Staff teams from the European Commission (EC), European Central Bank (ECB), and the International Monetary Fund (IMF) visited Dublin during July 9-18, 2013 for the eleventh review of the government's economic programme. Ireland's programme remains on track and yields on sovereign bonds are well below their levels in recent years. Discussions with the authorities focused on how best to address the remaining challenges, especially the fiscal deficit, unemployment, and banks' nonperforming loans.
Recent national accounts data show weaker economic activity than previously estimated. At the same time, high frequency indicators have been more positive and the labour market shows signs of improvement. While unemployment remains high, it has now dropped to a three year low. Overall, modest positive growth is expected this year as the external environment improves and the domestic economy stabilises.
A number of developments, including European decisions to extend loan maturities, have further reduced market financing needs in coming years. This, together with confidence in the Irish authorities’ commitment to programme reforms, has supported improved funding conditions for both the Irish sovereign and the banks. Yet, such gains are fragile and need to be safeguarded by steadfast programme execution.

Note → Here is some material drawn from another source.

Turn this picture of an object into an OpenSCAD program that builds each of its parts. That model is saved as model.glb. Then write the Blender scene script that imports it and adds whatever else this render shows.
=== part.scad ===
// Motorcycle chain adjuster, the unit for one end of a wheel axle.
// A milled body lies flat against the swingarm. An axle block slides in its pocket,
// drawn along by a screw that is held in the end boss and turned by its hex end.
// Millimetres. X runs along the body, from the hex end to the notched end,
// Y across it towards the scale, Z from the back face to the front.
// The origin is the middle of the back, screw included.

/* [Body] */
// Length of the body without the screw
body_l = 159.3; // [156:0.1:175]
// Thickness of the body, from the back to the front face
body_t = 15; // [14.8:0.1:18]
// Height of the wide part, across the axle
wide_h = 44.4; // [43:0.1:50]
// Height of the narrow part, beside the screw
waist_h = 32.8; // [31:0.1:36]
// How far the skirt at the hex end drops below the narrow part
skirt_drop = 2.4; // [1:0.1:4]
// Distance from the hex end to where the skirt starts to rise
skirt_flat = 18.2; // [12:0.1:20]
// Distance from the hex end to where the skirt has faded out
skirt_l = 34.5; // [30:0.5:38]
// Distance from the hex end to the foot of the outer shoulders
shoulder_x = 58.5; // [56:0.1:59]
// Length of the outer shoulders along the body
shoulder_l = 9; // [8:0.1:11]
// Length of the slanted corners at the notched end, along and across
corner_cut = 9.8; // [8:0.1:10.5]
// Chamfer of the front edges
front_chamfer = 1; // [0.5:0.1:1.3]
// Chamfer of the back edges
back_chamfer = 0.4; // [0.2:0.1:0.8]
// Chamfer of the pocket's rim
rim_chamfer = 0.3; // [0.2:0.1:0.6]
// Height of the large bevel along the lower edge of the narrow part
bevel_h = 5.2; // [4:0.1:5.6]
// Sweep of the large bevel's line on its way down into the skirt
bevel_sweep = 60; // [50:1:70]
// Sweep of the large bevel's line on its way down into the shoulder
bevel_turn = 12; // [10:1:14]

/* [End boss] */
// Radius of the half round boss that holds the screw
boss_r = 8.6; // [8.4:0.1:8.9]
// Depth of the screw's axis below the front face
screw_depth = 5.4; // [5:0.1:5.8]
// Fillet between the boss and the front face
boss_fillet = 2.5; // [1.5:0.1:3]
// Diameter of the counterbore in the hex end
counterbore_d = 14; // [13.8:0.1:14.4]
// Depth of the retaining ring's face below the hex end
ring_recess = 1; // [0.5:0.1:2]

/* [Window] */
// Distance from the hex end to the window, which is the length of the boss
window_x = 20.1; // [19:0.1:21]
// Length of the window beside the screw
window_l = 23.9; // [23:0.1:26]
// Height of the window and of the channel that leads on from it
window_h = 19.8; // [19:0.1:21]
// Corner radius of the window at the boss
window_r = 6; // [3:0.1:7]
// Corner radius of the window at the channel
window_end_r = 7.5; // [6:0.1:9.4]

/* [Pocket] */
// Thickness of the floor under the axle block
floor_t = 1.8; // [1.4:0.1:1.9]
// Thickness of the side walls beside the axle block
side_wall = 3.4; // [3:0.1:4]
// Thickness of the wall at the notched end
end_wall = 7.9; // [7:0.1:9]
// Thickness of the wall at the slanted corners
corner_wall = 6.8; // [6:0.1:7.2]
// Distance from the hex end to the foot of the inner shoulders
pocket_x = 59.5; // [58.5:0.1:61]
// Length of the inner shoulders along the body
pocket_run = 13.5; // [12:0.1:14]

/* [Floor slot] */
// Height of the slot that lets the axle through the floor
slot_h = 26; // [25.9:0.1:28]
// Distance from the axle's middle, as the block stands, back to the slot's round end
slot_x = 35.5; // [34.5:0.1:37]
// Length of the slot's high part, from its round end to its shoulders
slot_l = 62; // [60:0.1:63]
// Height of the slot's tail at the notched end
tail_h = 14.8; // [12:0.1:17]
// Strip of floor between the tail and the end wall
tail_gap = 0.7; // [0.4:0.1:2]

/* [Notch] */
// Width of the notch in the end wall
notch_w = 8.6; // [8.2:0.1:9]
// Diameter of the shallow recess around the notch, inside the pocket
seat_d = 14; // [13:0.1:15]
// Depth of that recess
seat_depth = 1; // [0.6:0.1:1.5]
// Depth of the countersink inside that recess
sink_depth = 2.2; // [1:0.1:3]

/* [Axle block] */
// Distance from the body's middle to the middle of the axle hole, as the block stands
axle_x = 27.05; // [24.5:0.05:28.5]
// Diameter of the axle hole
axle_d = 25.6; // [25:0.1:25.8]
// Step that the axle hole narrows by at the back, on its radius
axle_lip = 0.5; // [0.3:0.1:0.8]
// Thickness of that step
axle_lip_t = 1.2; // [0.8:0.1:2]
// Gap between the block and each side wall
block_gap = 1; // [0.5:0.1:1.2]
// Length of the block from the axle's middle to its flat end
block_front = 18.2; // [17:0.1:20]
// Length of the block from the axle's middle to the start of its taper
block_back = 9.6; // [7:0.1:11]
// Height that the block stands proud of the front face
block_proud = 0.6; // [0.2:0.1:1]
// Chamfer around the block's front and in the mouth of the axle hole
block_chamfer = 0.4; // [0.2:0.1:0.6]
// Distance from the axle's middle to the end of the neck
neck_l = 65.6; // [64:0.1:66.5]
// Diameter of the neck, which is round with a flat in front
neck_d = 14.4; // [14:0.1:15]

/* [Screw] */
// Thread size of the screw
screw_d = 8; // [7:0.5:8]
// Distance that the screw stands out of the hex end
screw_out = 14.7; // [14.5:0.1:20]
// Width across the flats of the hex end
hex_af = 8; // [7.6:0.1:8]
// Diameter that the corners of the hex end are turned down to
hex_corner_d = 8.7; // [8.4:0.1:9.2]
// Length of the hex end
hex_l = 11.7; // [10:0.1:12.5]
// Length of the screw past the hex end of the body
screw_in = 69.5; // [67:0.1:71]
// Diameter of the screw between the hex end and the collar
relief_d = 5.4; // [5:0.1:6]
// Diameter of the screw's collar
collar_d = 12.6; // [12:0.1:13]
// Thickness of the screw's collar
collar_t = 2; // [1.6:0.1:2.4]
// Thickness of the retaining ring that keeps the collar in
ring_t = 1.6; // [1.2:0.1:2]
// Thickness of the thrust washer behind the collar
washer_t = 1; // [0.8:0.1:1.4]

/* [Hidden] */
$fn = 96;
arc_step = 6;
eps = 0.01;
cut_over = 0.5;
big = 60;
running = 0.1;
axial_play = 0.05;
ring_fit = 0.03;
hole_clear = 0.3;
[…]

Budget implementation is on track in the first half of the year. The new local property tax contributes to broadening Ireland’s tax base. Broad acceptance of the agreement on public sector pay is welcome as it will facilitate needed pay bill savings while protecting core public services. Nonetheless, it will be important to maintain careful and proactive budget management to contain spending within allocations for the remainder of the year and to ensure the annual fiscal targets are again met. Further progress towards sustainable public finances is necessary to sustain improved funding conditions. Budget 2014 should bring the high debt and deficit down in line with Ireland's commitments and continue Ireland’s track record of steady fiscal consolidation efforts. The mission urged the authorities to develop further structural reforms to enable continued consolidation to be achieved in a durable and growth-friendly manner, while protecting the most vulnerable.

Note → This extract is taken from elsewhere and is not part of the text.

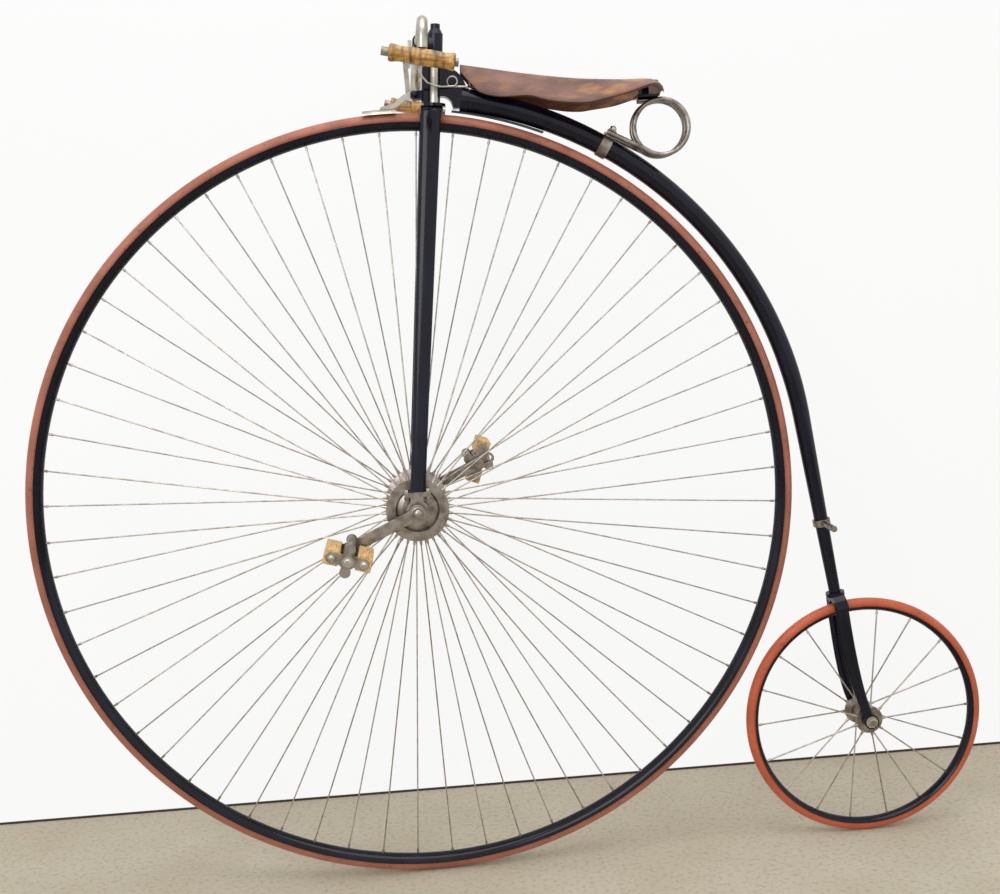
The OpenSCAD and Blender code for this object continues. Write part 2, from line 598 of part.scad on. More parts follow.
// a wire from beside the head, once round the neck's bolt, to the saddle's nose
wire_bolt = [107, 44.5];
wire_r = 1.7;
module front_saddle_wire() color("#b9b4a8") place() translate([0, 0, front_wheel_d]) {
    turn_r = 6 + wire_r + seat_gap;
    y0 = -11 - wire_r - seat_gap;
    path = concat(
        [[52, -29.5, 66], [57, -29.5, 53], [65, -28.5, 43], [76, -24, 38], [90, -18.8, 36.2]],
        [for (k = [0:20]) let (a = -90 + 360 * k / 20) [wire_bolt[0] + turn_r * cos(a),
            y0 - 3.9 + 3.9 * k / 20, wire_bolt[1] + turn_r * sin(a)]],
        [[118, y0, 36], [131, y0, 35.2], [140, -8, 34.6], [148, -nose_w - wire_r - seat_gap, 34.2]]);
    sweep(path, [for (p = path) wire_r], [0, 1, 0], 10);
}
module saddle_clip() color("#9a948c") place() translate(arc_pt(clip_a)) rotate([0, 90 - clip_a, 0])
    difference() {
        union() {
            translate([-9, 0, 0]) rotate([0, 90, 0]) cylinder(r = clip_r + 3, h = 18);
            translate([-7, seat_gap + coil_wire_d / 2 - wire_y, clip_r - 2])
                cube([14, 2 * (wire_y - coil_wire_d / 2 - seat_gap), 14]);
        }
        translate([-30, 0, 0]) rotate([0, 90, 0]) cylinder(r = clip_r + seat_gap, h = 60);
    }

front_tyre();
front_rim();
front_spokes();
front_hub();
front_axle();
left_crank();
right_crank();
left_pedal();
right_pedal();
left_pedal_rubbers();
right_pedal_rubbers();
pedal_pins();
fork_legs();
fork_crown();
head_web();
head_socket();
head_bolt();
front_bearings();
handlebar();
left_grip();
right_grip();
grip_rods();
brake_spoon();
brake_rod();
brake_lever();
steering_spindle();
neck();
backbone();
rear_fork();
rear_axle();
rear_hub();
rear_spokes();
rear_rim();
rear_tyre();
mounting_step();
tyre_guard();
saddle_leather();
saddle_nose();
saddle_cantle();
rear_saddle_springs();
front_saddle_wire();
saddle_clip();
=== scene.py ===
"""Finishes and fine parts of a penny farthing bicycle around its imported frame.

Everything is in metres in the frame's own axes: +x to the rear of the bicycle,
+y to the rider's right, +z up, with the rider's seat point as the origin.
"""

import json
import logging
import math
from dataclasses import dataclass
from enum import Enum

import bmesh
import bpy
from mathutils import Matrix, Vector

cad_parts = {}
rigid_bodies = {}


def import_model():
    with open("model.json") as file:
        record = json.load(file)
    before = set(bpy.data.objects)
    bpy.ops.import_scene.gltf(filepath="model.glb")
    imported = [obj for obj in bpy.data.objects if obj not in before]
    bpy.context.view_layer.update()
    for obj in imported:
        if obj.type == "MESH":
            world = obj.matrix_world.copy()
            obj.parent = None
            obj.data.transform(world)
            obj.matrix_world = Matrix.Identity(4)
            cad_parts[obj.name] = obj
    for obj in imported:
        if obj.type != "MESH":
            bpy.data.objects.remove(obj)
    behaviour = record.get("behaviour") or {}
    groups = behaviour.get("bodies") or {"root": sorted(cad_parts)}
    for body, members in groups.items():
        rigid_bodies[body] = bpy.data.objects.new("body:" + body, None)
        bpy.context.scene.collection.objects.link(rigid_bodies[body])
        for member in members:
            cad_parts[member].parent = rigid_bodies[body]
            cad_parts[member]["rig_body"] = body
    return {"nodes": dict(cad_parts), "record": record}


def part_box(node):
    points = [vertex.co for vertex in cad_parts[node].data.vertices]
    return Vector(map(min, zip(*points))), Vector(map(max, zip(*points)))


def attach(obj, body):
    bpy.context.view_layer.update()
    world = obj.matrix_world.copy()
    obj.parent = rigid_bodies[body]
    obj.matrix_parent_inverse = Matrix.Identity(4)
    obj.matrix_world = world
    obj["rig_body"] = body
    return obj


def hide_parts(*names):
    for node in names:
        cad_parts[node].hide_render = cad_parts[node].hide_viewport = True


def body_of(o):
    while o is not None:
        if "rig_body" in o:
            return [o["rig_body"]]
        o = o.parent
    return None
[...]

To revive lending and support economic recovery financial sector repairs must progress. The immediate priority is to address banks’ high levels of impaired loans. Recent legislative and regulatory steps have strengthened the framework for resolving mortgages in arrears. Banks are now expected to accelerate durable solutions for borrowers in unsustainable positions, while restoring debt service payments in other arrears cases. Working out SMEs in arrears is also important given the critical role this sector can play in job creation. The mission welcomed the recent enactment of legislation that strengthens the supervisory powers of the central bank, while urging to bring the centralized credit register into operation as soon as possible. Good progress was made on specifying the supervisory diagnostic steps that should be undertaken to assess the quality of banks' balance sheets.
Reducing unemployment remains a key challenge. The Pathways to Work initiative moves in the right direction, but significantly more resources are needed to ensure meaningful engagement with job-seekers, especially the long-term unemployed. Thus, the mission urged timely redeployment of staff with suitable skills and training, supported by private sector provision of employment services. It remains essential to further enhance competition in sheltered sectors of the economy.
The key objectives of Ireland’s EU-IMF supported programme are to address financial sector weaknesses and put Ireland’s economy on the path of sustainable growth, sound public finances and job creation, while protecting the poor and most vulnerable. The programme includes loans from the European Union and EU member states amounting to €45 billion and a €22.5 billion Extended Fund Facility with the IMF. Conclusion of this review, which is subject to the approval process of both the EU and the IMF, would make available disbursements of €2.3 billion by the EFSF, €0.8 billion by the IMF, and €0.3 billion by bilateral creditors. This would bring authorised disbursements to 97.9% of the total international assistance envisaged under the programme. The next review mission is scheduled for October 2013.